Frequently Asked Questions

How do you handle a group with wildly different interests?

Choose a format where the activity's content is the group itself, not an external topic. Trivia about pop culture divides on pop culture preference. A matching game featuring photos of your actual team doesn't — everyone is invested because the content is people they know.

What's the ideal group size for a corporate activity?

Between 15 and 60 is the most common range, and the activity format needs to accommodate it. Activities that require the full group to participate simultaneously scale poorly above 20. Activities that run in parallel groups of 6–10 scale well to any size. When planning for 40+ people, default to parallel formats.

How do you balance a fun activity with budget constraints?

The relationship between budget and enjoyment is weaker than most planners expect. Expensive activities (renting a cooking studio, booking a professional improv troupe) often land flat. Lower-cost formats with strong design — games, structured challenges, well-run trivia — often perform better. A $30-per-person activity with great design beats a $150-per-person activity with poor fit for the group.

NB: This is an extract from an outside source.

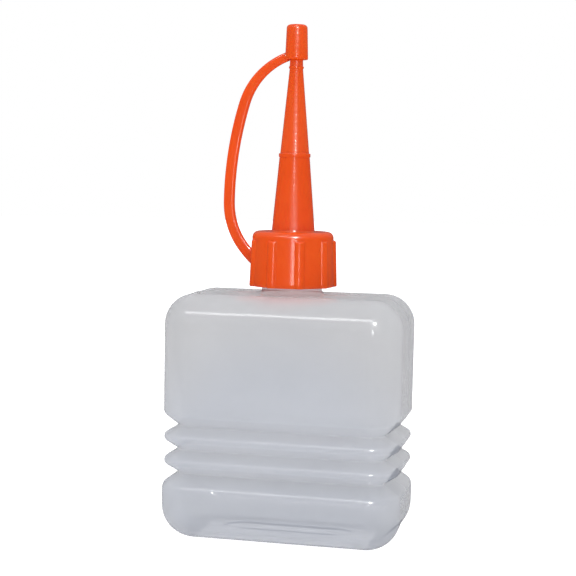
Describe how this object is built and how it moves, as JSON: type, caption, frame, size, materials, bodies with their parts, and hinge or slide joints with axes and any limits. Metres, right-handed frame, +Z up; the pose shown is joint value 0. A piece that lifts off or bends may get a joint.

Should the activity be competitive?

Light competition creates energy. High-stakes competition creates winners and losers — and losers who feel like they underperformed in front of colleagues. The sweet spot: activities with a clear winner but where the "losing" experience is still fun and collaborative. Team-vs-team formats often work better than individual competitions in corporate settings.

What if the group is mixed — some employees, some clients or partners?

Avoid activities that reward internal knowledge or create in-group/out-group dynamics. Formats that work on any group composition (trivia about a neutral topic, physical challenges, card games) are safer than formats that depend on shared context. A matching game built from the combined photos of both groups — employees and clients — is an unusual but effective option for mixed corporate events.